Eddy and Wind Forced Spiciness Variability in OFES – Formation, Propagation, and Predictability of density compensated anomalies in the Pacific Ocean Thermocline

Antonio Miranda, University of Hawaii at Manoa, Oceanography, Honolulu, HI, United States, Niklas Schneider, Univ Hawaii, Honolulu, HI, United States and Ryo Furue, JAMSTEC, Yokohama, Japan
Abstract:
There is a long history in oceanography of investigation into how the atmosphere drives ocean. The atmosphere’s response to internal ocean dynamics however, is relatively new and has only a few decades of maturity.

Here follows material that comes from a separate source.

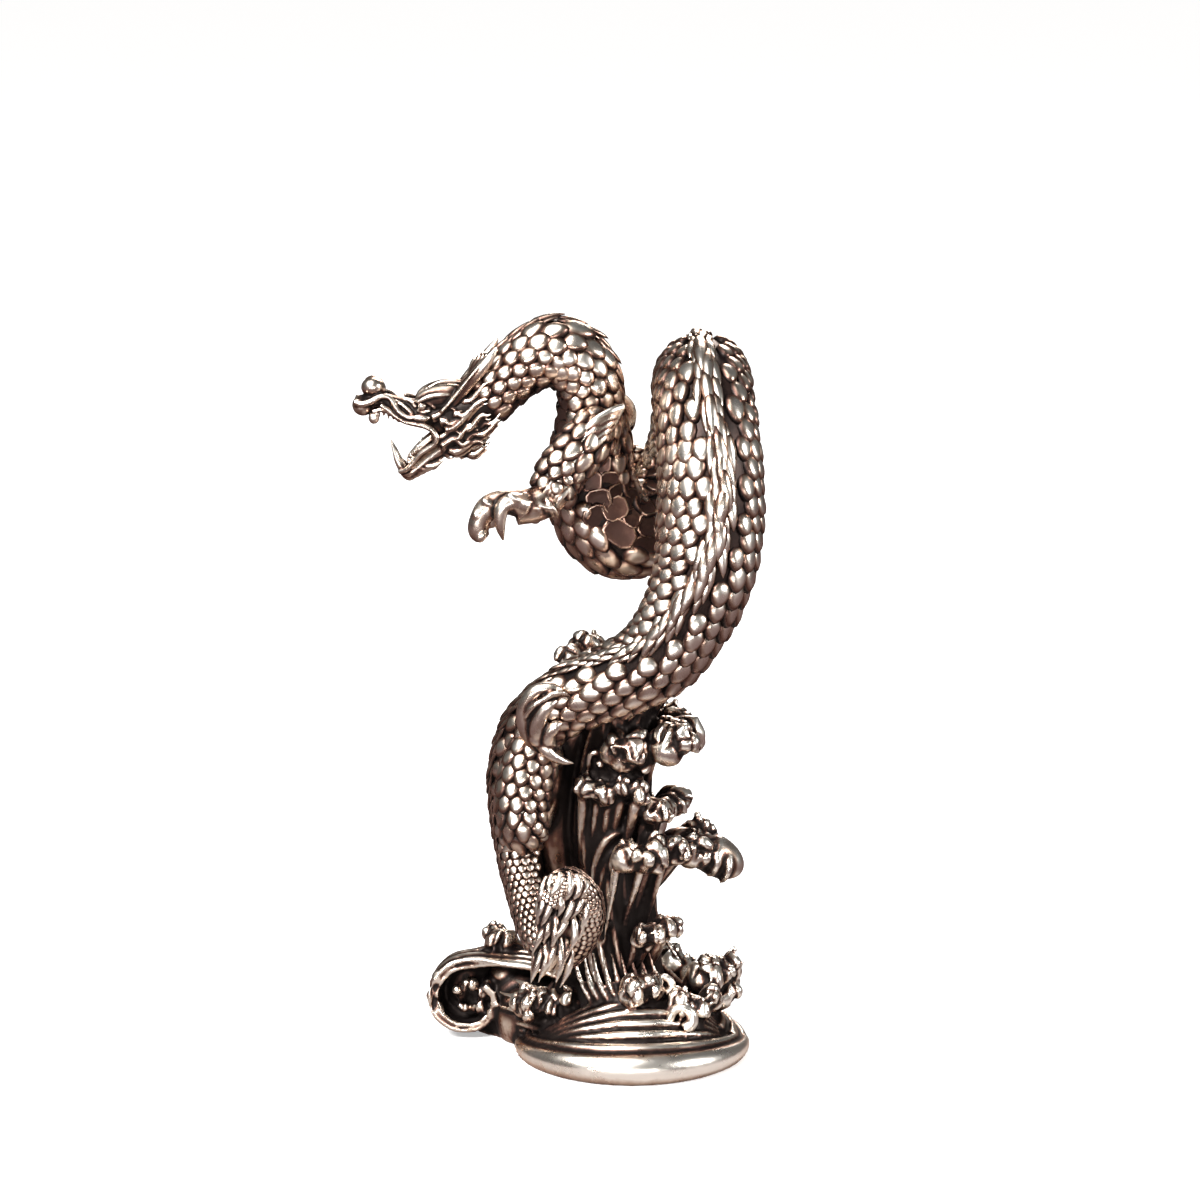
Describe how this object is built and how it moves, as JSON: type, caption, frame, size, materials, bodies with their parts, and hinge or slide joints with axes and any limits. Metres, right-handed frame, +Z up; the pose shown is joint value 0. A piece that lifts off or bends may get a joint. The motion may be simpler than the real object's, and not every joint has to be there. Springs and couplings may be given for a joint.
{
  "type": "dragon sculpture",
  "caption": "Small cast brass sculpture of a scaled dragon rising in an S-curve out of breaking waves, standing on its own flat foot of water",
  "frame": {"origin": "middle of the foot, on its flat underside", "axes": "+Z is up; -Y faces the viewer of the picture; the dragon's head looks to -X"},
  "size_m": [0.0398, 0.0288, 0.076],
  "materials": {
    "patinated_brass": "polished on the raised scales and crests, darkened by an almost black patina in every hollow"
  },
  "bodies": {
    "root": {"dragon_on_waves": "patinated_brass"}
  },
  "joints": []
}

Part of this emerging relevance is due to increased understanding of low frequency ocean thermocline variation such as the El Nino Southern Oscillation (ENSO) and its effects on global climate. ENSO’s dramatic shifts in the structure of the Pacific’s thermocline/pycnocline leads us to investigate other processes that may explain similar linkages between the ocean and the atmosphere.

Our work uses JAMSTEC Ocean General Circulation Model (OGCM) for the Earth Simulator (OFES), a high resolution (1/10° x 1/10°), eddy resolving model output to look at the Pacific thermocline’s temperature (T) and (S) properties on constant density surfaces (isopycnals) for the period of Jan2005 - Dec2014.

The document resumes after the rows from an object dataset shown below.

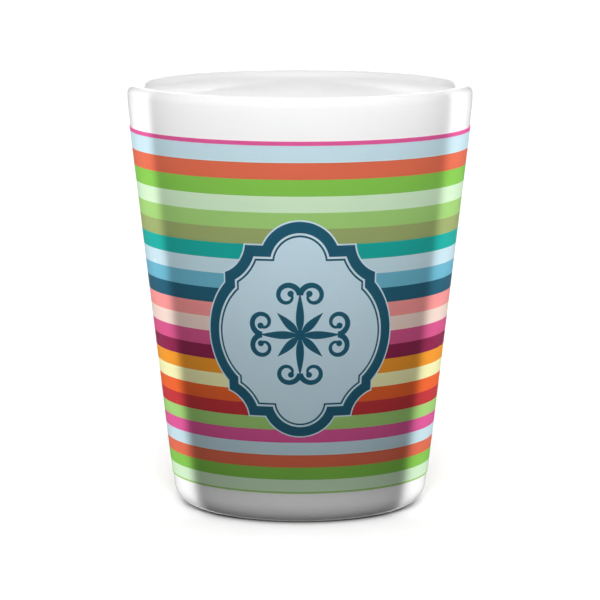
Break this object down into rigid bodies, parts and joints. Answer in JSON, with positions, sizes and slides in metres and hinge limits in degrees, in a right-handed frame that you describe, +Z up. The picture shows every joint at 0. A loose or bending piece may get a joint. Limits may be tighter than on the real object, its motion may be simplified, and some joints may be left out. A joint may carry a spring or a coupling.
{
  "type": "shot glass",
  "caption": "Small tapered drinking cup in white glazed ceramic, with a rounded rim, a bare foot ring, a striped wrap print and a lobed label with a scroll ornament.",
  "frame": {"origin": "centre of the foot ring, on the surface that the cup stands on", "axes": "+Z up along the cup's axis; -Y towards the middle of the label"},
  "size_m": [0.0488, 0.0488, 0.06],
  "materials": {
    "bare_clay": "fired, bare, slightly rough",
    "white_glaze": "clear bright gloss",
    "ink_magenta": "flat printed colour under a satin gloss",
    "ink_pale_blue": "flat printed colour under a satin gloss",
    "ink_coral": "flat printed colour under a satin gloss",
    "ink_green": "flat printed colour under a satin gloss",
    "ink_mint": "flat printed colour under a satin gloss",
    "ink_light_green": "flat printed colour under a satin gloss",
    "ink_olive": "flat printed colour under a satin gloss",
    "ink_teal": "flat printed colour under a satin gloss",
    "ink_ice_blue": "flat printed colour under a satin gloss",
    "ink_sky_blue": "flat printed colour under a satin gloss",
    "ink_navy": "flat printed colour under a satin gloss",
    "ink_salmon": "flat printed colour under a satin gloss",
    "ink_peach": "flat printed colour under a satin gloss",
    "ink_deep_magenta": "flat printed colour under a satin gloss",
    "ink_maroon": "flat printed colour under a satin gloss",
    "ink_orange": "flat printed colour under a satin gloss",
    "ink_pale_yellow": "flat printed colour under a satin gloss",
    "ink_burnt_orange": "flat printed colour under a satin gloss",
    "ink_red": "flat printed colour under a satin gloss",
    "ink_label_pale": "flat printed colour under a satin gloss",
    "ink_label_dark": "flat printed colour under a satin gloss",
    "ink_label_field": "flat printed colour under a satin gloss"
  },
  "bodies": {
    "root": {"clay_body": "bare_clay", "inside_glaze": "white_glaze", "outside_glaze": "white_glaze", "base_glaze": "white_glaze", "stripe_01_magenta_hairline": "ink_magenta", "stripe_02_pale_blue": "ink_pale_blue", "stripe_03_coral": "ink_coral", "stripe_04_green": "ink_green", "stripe_05_mint": "ink_mint", "stripe_06_light_green": "ink_light_green", "stripe_07_olive": "ink_olive", "stripe_08_teal": "ink_teal", "stripe_09_ice_blue": "ink_ice_blue", "stripe_10_sky_blue": "ink_sky_blue", "stripe_11_navy": "ink_navy", "stripe_12_salmon": "ink_salmon", "stripe_13_peach": "ink_peach", "stripe_14_magenta": "ink_deep_magenta", "stripe_15_maroon": "ink_maroon", "stripe_16_orange": "ink_orange", "stripe_17_pale_yellow": "ink_pale_yellow", "stripe_18_burnt_orange": "ink_burnt_orange", "stripe_19_red": "ink_red", "stripe_20_light_green": "ink_light_green", "stripe_21_magenta": "ink_magenta", "stripe_22_pale_blue": "ink_pale_blue", "stripe_23_coral": "ink_coral", "stripe_24_green": "ink_green", "stripe_25_mint": "ink_mint", "stripe_26_light_green_hairline": "ink_light_green", "label_edge": "ink_label_pale", "label_frame": "ink_label_dark", "label_inner_line": "ink_label_pale", "label_keyline": "ink_label_dark", "label_panel": "ink_label_field", "label_ornament": "ink_label_dark"}
  },
  "joints": []
}
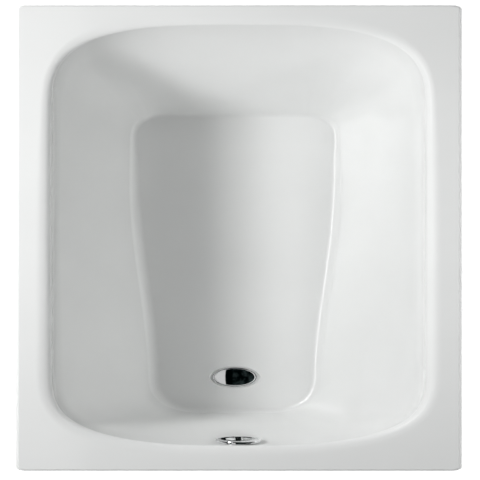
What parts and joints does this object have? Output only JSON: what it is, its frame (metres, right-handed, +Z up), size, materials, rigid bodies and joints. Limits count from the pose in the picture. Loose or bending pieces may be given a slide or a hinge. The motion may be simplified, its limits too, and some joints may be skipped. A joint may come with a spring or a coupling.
{
  "type": "steel bathtub",
  "caption": "Built-in rectangular enamelled steel bath with sloping back, pop-up waste, rotary overflow, trap and levelling feet.",
  "frame": {"origin": "on the ground under the middle of the rim", "axes": "+X to the right and +Y towards the sloping back end, seen from above with the waste end nearest; +Z up"},
  "size_m": [0.7, 1.7, 0.57],
  "materials": {
    "enamel": "gloss white vitreous enamel on steel",
    "chrome": "polished chrome plate",
    "zinc_steel": "zinc-plated steel",
    "grey_plastic": "moulded polypropylene",
    "white_plastic": "moulded white polypropylene",
    "black_plastic": "moulded black plastic",
    "rubber": "black sealing rubber",
    "mat": "bitumen anti-drumming mat",
    "brass": "turned brass"
  },
  "bodies": {
    "bath": {"bath_shell": "enamel", "drain_flange": "chrome", "drain_seal_upper": "rubber", "drain_seal_lower": "rubber", "waste_body": "white_plastic", "waste_union_nut": "white_plastic", "union_washer": "rubber", "trap_body": "white_plastic", "trap_cap": "white_plastic", "trap_cap_seal": "rubber", "outlet_nut": "white_plastic", "outlet_washer": "rubber", "outlet_pipe": "white_plastic", "overflow_gasket": "rubber", "overflow_body": "white_plastic", "overflow_insert": "chrome", "overflow_screws": "zinc_steel", "overflow_hose": "grey_plastic", "hose_nut_upper": "white_plastic", "hose_nut_lower": "white_plastic", "pull_cable": "black_plastic", "side_mat_right": "mat", "side_mat_left": "mat", "head_mat": "mat", "floor_mat": "mat", "earth_tag": "zinc_steel", "earth_screw": "zinc_steel", "earth_nut": "zinc_steel", "stud_plates_head": "zinc_steel", "rail_buffers_head": "rubber", "leg_rail_head": "zinc_steel", "rail_washers_head": "zinc_steel", "rail_nuts_head": "zinc_steel", "foot_locknuts_head": "zinc_steel", "stud_plates_foot": "zinc_steel", "rail_buffers_foot": "rubber", "leg_rail_foot": "zinc_steel", "rail_washers_foot": "zinc_steel", "rail_nuts_foot": "zinc_steel", "foot_locknuts_foot": "zinc_steel"},
    "knob": {"overflow_knob": "chrome", "knob_spindle": "brass", "cable_cam": "black_plastic"},
    "plug": {"drain_plug": "chrome", "plug_seal": "rubber", "plug_stem": "brass", "stem_locknut": "brass"},
    "lifter": {"lever_shaft": "zinc_steel", "lift_lever": "black_plastic", "cable_arm": "black_plastic"},
    "foot_head_right": {"foot_rod_head_right": "zinc_steel", "foot_pad_head_right": "black_plastic"},
    "foot_head_left": {"foot_rod_head_left": "zinc_steel", "foot_pad_head_left": "black_plastic"},
    "foot_foot_right": {"foot_rod_foot_right": "zinc_steel", "foot_pad_foot_right": "black_plastic"},
    "foot_foot_left": {"foot_rod_foot_left": "zinc_steel", "foot_pad_foot_left": "black_plastic"}
  },
  "joints": [
    {"name": "knob_turn", "type": "hinge", "parent": "bath", "child": "knob", "pos_m": [0, -0.74656, 0.524], "axis": [0, 0.9541, 0.2995], "range_deg": [0, 90]},
    {"name": "plug_lift", "type": "slide", "parent": "bath", "child": "plug", "axis": [0, 0, 1], "range_m": [0, 0.01]},
    {"name": "lever_rock", "type": "hinge", "parent": "bath", "child": "lifter", "pos_m": [0, -0.491, 0.10188], "axis": [-1, 0, 0], "range_deg": [0, 36.01]},
    {"name": "foot_head_right_height", "type": "slide", "parent": "bath", "child": "foot_head_right", "axis": [0, 0, -1], "range_m": [-0.03, 0.02]},
    {"name": "foot_head_left_height", "type": "slide", "parent": "bath", "child": "foot_head_left", "axis": [0, 0, -1], "range_m": [-0.03, 0.02]},
    {"name": "foot_foot_right_height", "type": "slide", "parent": "bath", "child": "foot_foot_right", "axis": [0, 0, -1], "range_m": [-0.03, 0.02]},
    {"name": "foot_foot_left_height", "type": "slide", "parent": "bath", "child": "foot_foot_left", "axis": [0, 0, -1], "range_m": [-0.03, 0.02]}
  ],
  "couplings": [
    {"joint": "plug_lift", "follows": "knob_turn", "m_per_rad": 0.006366},
    {"joint": "lever_rock", "follows": "knob_turn", "ratio": 0.4}
  ]
}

We employ the same OFES parameters as (Furue 2017) with monthly averaged potential T and S data interpolated onto density surfaces and create an ensemble average comprised of five individual model realizations. The intent of this average is to illuminate natural variations of the thermocline and quantify eddy-induced variance of T and S. Our primary focus is on the sigma-theta 25-density surface in the Pacific due to its seasonal exposure to the atmosphere through isopycnal surface outcrops between 60N - 30N and 30S - 40S.

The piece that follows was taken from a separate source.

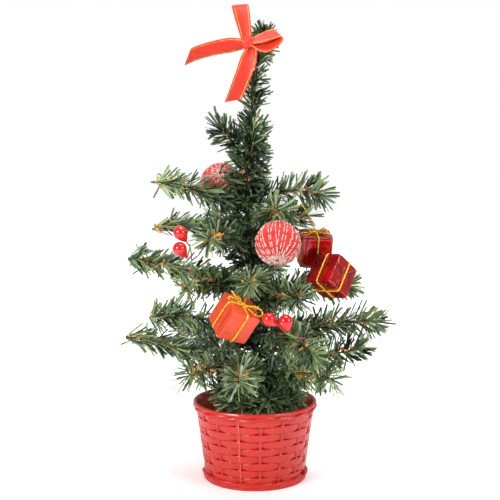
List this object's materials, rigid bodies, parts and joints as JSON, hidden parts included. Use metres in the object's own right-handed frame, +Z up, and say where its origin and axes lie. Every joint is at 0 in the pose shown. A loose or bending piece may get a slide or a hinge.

The combination of T and S to describe the composition on an isopycnal is defined as “spiciness”. Spiciness is a thermodynamic variable which follows the isopleths of density contours and is useful in characterizing water masses and intrusions, and behaves as a passive tracer (McDougall and Krzysik 2015, Jacket and McDougall 1985, Lukas 2001). Much of our work looks at anomalies of this value on an isopycnal, where we define anomaly as the difference from the annual cycle (climatology) of a dataset.

Below the mixed layer, isopycnal properties are retained due to little mixing and therefore provide insight into how information about these properties moves in the thermocline and variability in the ocean’s interior. Our findings may illuminate how the ocean’s T and S properties affect the atmosphere when resurfacing to the mixed layer and interaction with the atmosphere occurs.